Letter from Lesvos, April 2016Works Europe · Greece · humanitarian · Lesbos · Lesvos · refugee
New Europeans have just published my Letter from Lesvos, my reflections following two field classes there which coincided with the EU-Turkey deal coming into effect, including meeting some of the refugees, volunteers, and activists there.
— New Europeans (@NewEuropeans) April 15, 2016
The letter has also been re-posted on Wake Up Europe!
I am writing this letter having just returned from Lesvos with second-year and third-year human geography field classes with the University of Sheffield. My colleagues and I were in Lesvos either side of the controversial EU-Turkey deal which came into effect on 20 March 2016, so we witnessed first hand the effects this had.

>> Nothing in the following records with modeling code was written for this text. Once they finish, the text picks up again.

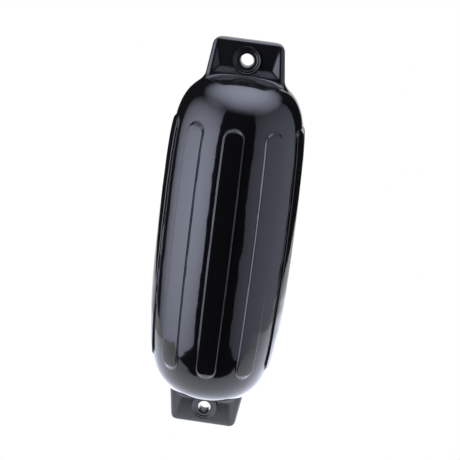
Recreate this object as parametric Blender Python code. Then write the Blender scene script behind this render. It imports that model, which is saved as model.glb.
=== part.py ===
# Inflatable twin-eye boat fender, moulded in soft vinyl, with its needle valve.
# Metres, +Z up. The origin is the middle of the barrel, on its axis. The eye holes run along Y
# and the flat eye lugs are wide along X.

from math import atan2, cos, hypot, pi, radians, sin

import bmesh
import bpy
import numpy as np
from mathutils import Matrix, Vector

# Barrel
OVERALL_LENGTH = 0.762
BARREL_DIAMETER = 0.256
BARREL_BELLY = 0.0785
WALL = 0.0032
SIDE_POWER = 8.2
CROWN_POWER = 2.76

# Raised ribs
RIB_COUNT = 10
RIB_WIDTH = 0.0402
RIB_FLANK = 0.0032
RIB_HEIGHT = 0.0033
RIB_SETBACK = 0.0545

# Eye lugs
LUG_LENGTH = 0.066
LUG_BASE_WIDTH = 0.1445
LUG_END_WIDTH = 0.132
LUG_BASE_THICKNESS = 0.030
LUG_END_THICKNESS = 0.026
LUG_EDGE_RADIUS = 0.009
LUG_CORNER_RADIUS = 0.016
LUG_RIM_RADIUS = 0.005
LUG_DISH = 0.0085
LUG_DISH_MARGIN = 0.0165
LUG_DISH_END_SLOPE = 0.25
SIDE_FILLET = 0.014
FACE_FILLET = 0.006
SHOULDER_RUN = 0.008

# Eyes
EYE_TO_END = 0.036
EYE_HOLE_DIAMETER = 0.0245
EYE_RING_DIAMETER = 0.0524
EYE_RING_HEIGHT = 0.0090
EYE_RING_BAND = 0.0035
EYE_COUNTERSINK = 0.0028

# Needle valve, in the back of the upper shoulder
VALVE_FLANGE_DIAMETER = 0.024
VALVE_FLANGE_THICKNESS = 0.0024
VALVE_STEM_DIAMETER = 0.014
VALVE_BARB_DIAMETER = 0.018
VALVE_BARB_LENGTH = 0.005
VALVE_TAIL_LENGTH = 0.010
VALVE_TAIL_DIAMETER = 0.009
VALVE_PAD_DIAMETER = 0.034
VALVE_PAD_HEIGHT = 0.0018
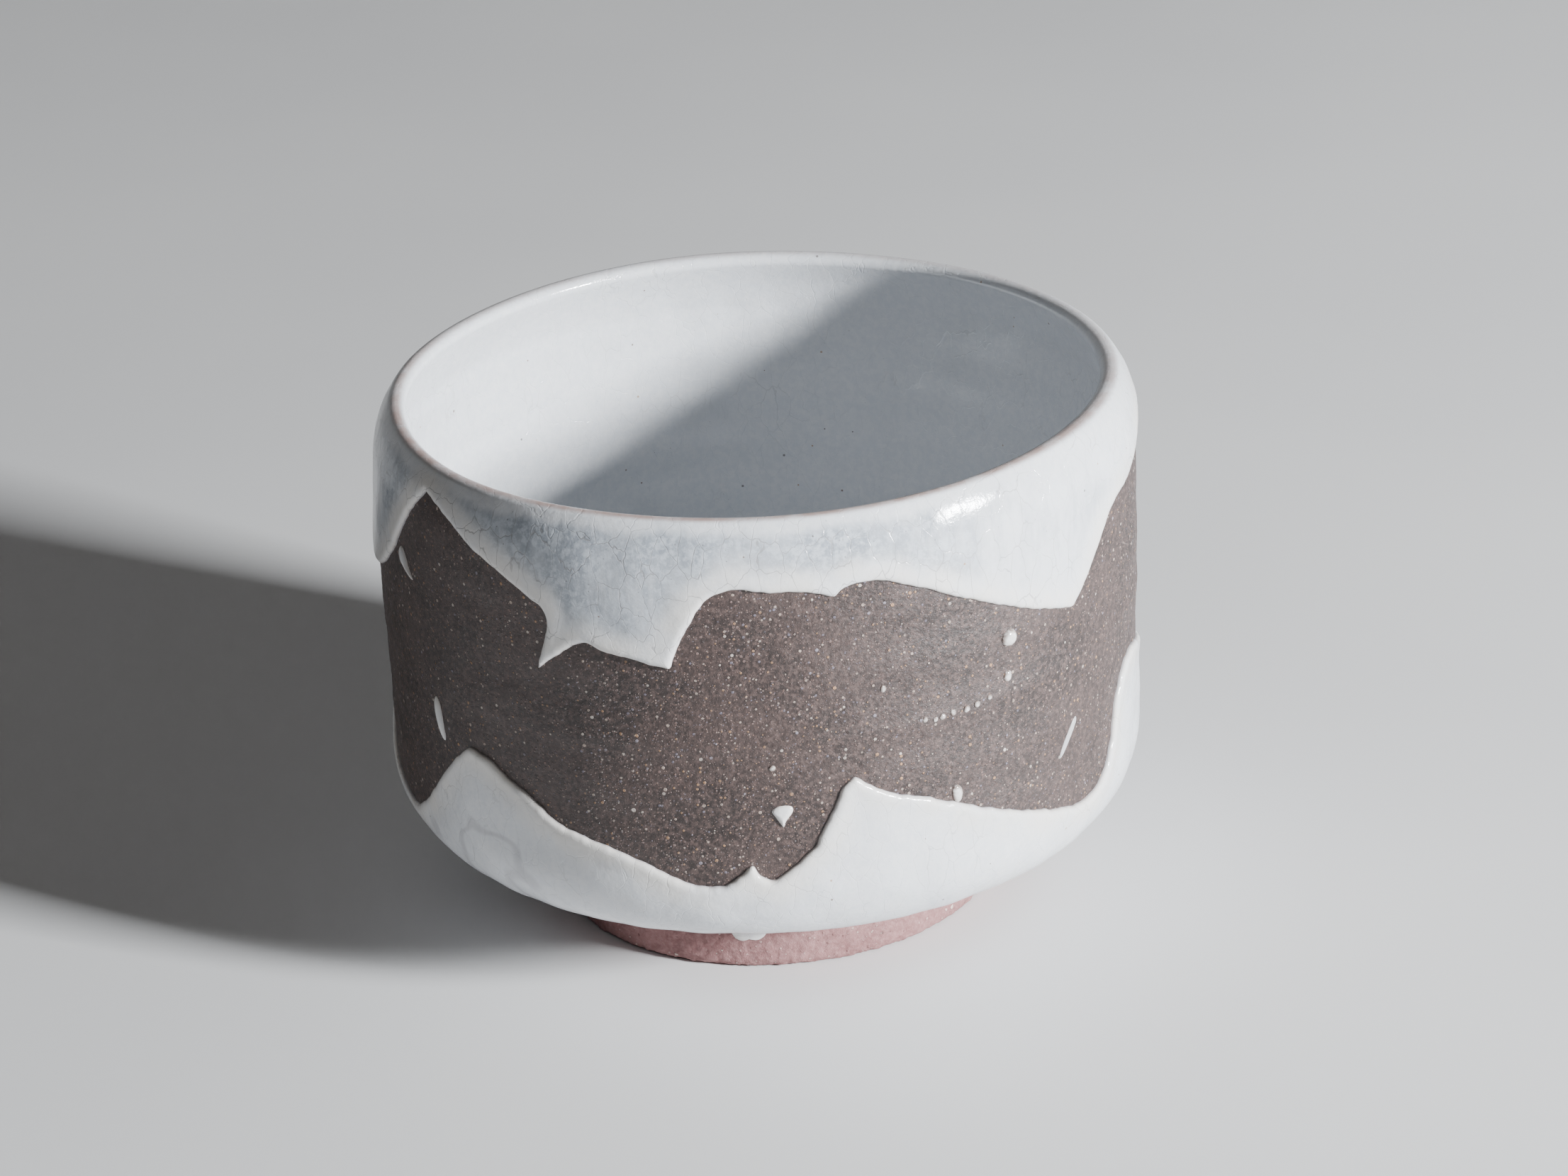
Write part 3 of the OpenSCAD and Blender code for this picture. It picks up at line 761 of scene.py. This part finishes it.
# ---------------------------------------------------------------- drops
def blob(profile, degrees, v, outline, height, rings=9, around=40, power=0.62):
    """Points and faces of a rounded drop whose outline is given as [sideways, up] round its middle."""
    ctrl = np.array(outline, float)
    n = len(ctrl)
    closed = []
    for k in range(around):
        i, u = int(k / around * n), k / around * n % 1
        p0, p1, p2, p3 = (ctrl[(i + j) % n] for j in (-1, 0, 1, 2))
        closed.append(0.5 * (2 * p1 + (p2 - p0) * u + (2 * p0 - 5 * p1 + 4 * p2 - p3) * u ** 2
                             + (3 * p1 - p0 - 3 * p2 + p3) * u ** 3))
    edge = np.array(closed)
    if np.cross(edge, np.roll(edge, -1, 0)).sum() < 0:
        edge = edge[::-1]
    share = np.sin(np.linspace(0, 1, rings + 1)[1:] * math.pi / 2)
    flat = np.concatenate([np.zeros((1, 2))] + [edge * s for s in share])
    rise = height * (1 - share ** 2) ** power
    rise[-1] -= DIP
    lift = np.concatenate([[height], np.repeat(rise, around)])
    deg = degrees + np.degrees(flat[:, 0] / profile.at(v)[0][0])
    top = place(profile, deg, v + flat[:, 1], lift)
    low = place(profile, deg, v + flat[:, 1], np.full(len(flat), -BITE))
    ring = [(i, (i + 1) % around) for i in range(around)]
    faces = [(0, 1 + i, 1 + k) for i, k in ring]
    for a in range(1, 1 + (rings - 1) * around, around):
        faces += [(a + i, a + around + i, a + around + k, a + k) for i, k in ring]
    width = np.linalg.norm(edge, axis=1).mean()
    off = np.concatenate([[width], np.repeat((1 - share) * width, around)])
    return top, low, faces, off


def drops(name, material, items):
    """One piece made of separate drops, each a blob with its mark for the coat's thickness."""
    points, faces, sharp, edge, coats = [], [], [], [], []
    start = 0
    for top, low, skin, off, coat_here in items:
        closed, rim = close_skin(skin, len(top))
        points += [top, low]
        faces += [tuple(i + start for i in q) for q in closed]
        sharp += [(a + start, b + start) for a, b in rim]
        edge += [off, off]
        coats += [np.full(2 * len(top), coat_here)]
        start += 2 * len(top)
    marks = {"edge": np.concatenate(edge), "crown": np.full(start, FAR), "coat": np.concatenate(coats)}
    make_piece(name, np.concatenate(points), faces, material, marks, sharp)


THICK, FILM = 0.6, 0.16    # marks for the coat's thickness on drops


def glaze_splashes(material):
    items = []
    for name, (deg, z, outline) in SPLASHES.items():
        film = name in FILMS
        high = 0.22 if film else min(0.62, 0.3 * np.ptp(np.array(outline)[:, 0]))
        items.append((*blob(OUT, deg, float(v_of_z(z)), outline, high), FILM if film else THICK))
    drops("glaze_splashes", material, items)


def glaze_beads(material):
    items = []
    for deg, z, r, long in BEADS:
        a = np.arange(10) / 10 * math.tau
        out_of_round = 1 + 0.06 * np.cos(2 * a + deg) + 0.04 * np.cos(3 * a + z)
        outline = np.stack([r * np.cos(a) * out_of_round, r * long * np.sin(a) * out_of_round], -1)
        bead = blob(OUT, deg, float(v_of_z(z)), outline, 0.52 * r, rings=8, around=28, power=0.5)
        items.append((*bead, THICK))
    drops("glaze_beads", material, items)


def foot_run(material):
    """A drop on its own profile, which goes up the foot's side and out along the underside."""
    flare = np.array((FOOT_H, FOOT_R - FOOT_TOP_R))
    flare = flare / np.linalg.norm(flare)
    side = line_part((FOOT_R, FOOT_BEVEL), (FOOT_TOP_R, FOOT_H), flare, 20)
    under = line_part((FOOT_TOP_R, FOOT_H), under_point(SLIP_STOP_R, coat), (sin_u, -cos_u), 8)
    foot = Profile([side, under])
    run = blob(foot, RUN_AT, foot.v[19] - 2.2, RUN, 0.34, rings=8, around=44)
    drops("foot_run", material, [(*run, THICK)])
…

In the week before the deal we visited two refugee camps, Kara Tepe and Moria. Kara Tepe is a small camp just outside Mytilene whose residents are mainly Syrian. Moria’s residents are more diverse, including Pakistanis, Afghanis, and Iraqis. We were able to enter Kara Tepe, talk to residents, and take photographs. We were also able to enter an informal camp next door to Moria on a former olive grove, and here we talked to many of the 400 residents and volunteers, played cards with a group of Pakistani men, and took photographs of the residents and the conditions. It was here that my students and I handed out superhero capes, sewn by my wife and some of our friends, for the children to play with. We were not able to enter the formal Moria camp without a permit, but we later learned that Moria housed many vulnerable groups including unaccompanied minors, so this might have been the reason for restricted access.
Among the refugees there was, as one volunteer put it, a ‘two-tier’ system (it has also been more critically described as a ‘humanitarian caste system‘). Syrians were likely to be granted asylum but those from other countries seemed to be less fortunate and were less likely to be granted asylum status. For example in 2015 more than 99% of Syrians were granted asylum in Greece, but between 35 and 97.7% of asylum claims were rejected at first instance from people from Pakistan, Afghanistan, Morocco, and Iraq (Eurostat database, extracted 12/4/16). Because this group were unable to obtain papers to travel, they could not leave Mytilene and Lesvos for mainland Greece, trapping them in a state of limbo. Similarly because they could not obtain papers they told us they could not leave the camps for fear of being arrested by the police. Volunteers in the Moria camp told us how the police had, on occasion, come in and forcibly removed individuals who could not legally register. One of the medics in the camp, a Sheffield alumna as it turned out, spoke of occasions where they had to call for an emergency ambulance but the patient had been concerned they would be reported and arrested. When I asked what the volunteers did in these situations she replied, “We just have to hope that the medics turn a blind eye and don’t report them.” Fortunately, it seems most (and possibly all) did turn a blind eye, so the individuals concerned were able to return to the camp. It did not surprise me to hear that mental health problems among this group were numerous due in part to greater anxiety and stress this would undoubtedly cause (although this is not to say that they were the only group with mental health issues).
After the EU-Turkey deal, access to the camps became restricted, even to Kara Tepe where we had previously been able to enter. The cafe and shop trailers set up outside Kara Tepe and Moria had no patrons as residents of the camps were no longer allowed to leave. But against the backdrop of these mass deportations, perhaps the most enduring memory of the humanitarian crisis for many of our group was the life jacket mountain. This monument to the refugee crisis served to remind us of the hardship, suffering, and risk these people had endured to reach Europe and how questionable the European governments’ response is. Located just outside Molyvos on the north of the island, this graveyard of abandoned life jackets stands as testament to the number of refugees arriving on the island, with some estimates at over 450,000. Most jackets were counterfeit, unable to provide buoyancy to a building brick, let alone a human being. In amongst the mountain I tore out a life jacket too small even for my own three year old son. Thinking about how desperate I would have to be to place my son in harm’s way like this I could not help but cry. It is a memory that will likely haunt me forever.
But in amongst the heartache and the uncertainty stood an army of volunteers, activists, and protesters [YouTube video] who showed what it truly was to be human and have been doing in Lesvos since the refugee crisis began. They continue to help some of the most vulnerable and exploited people in the world by getting them to the safety of dry land, giving them food, dry clothes, and a place to stay, help with the legal process of claiming asylum, and by fighting for fair conditions and treatment. It is these people who help me not to give up hope.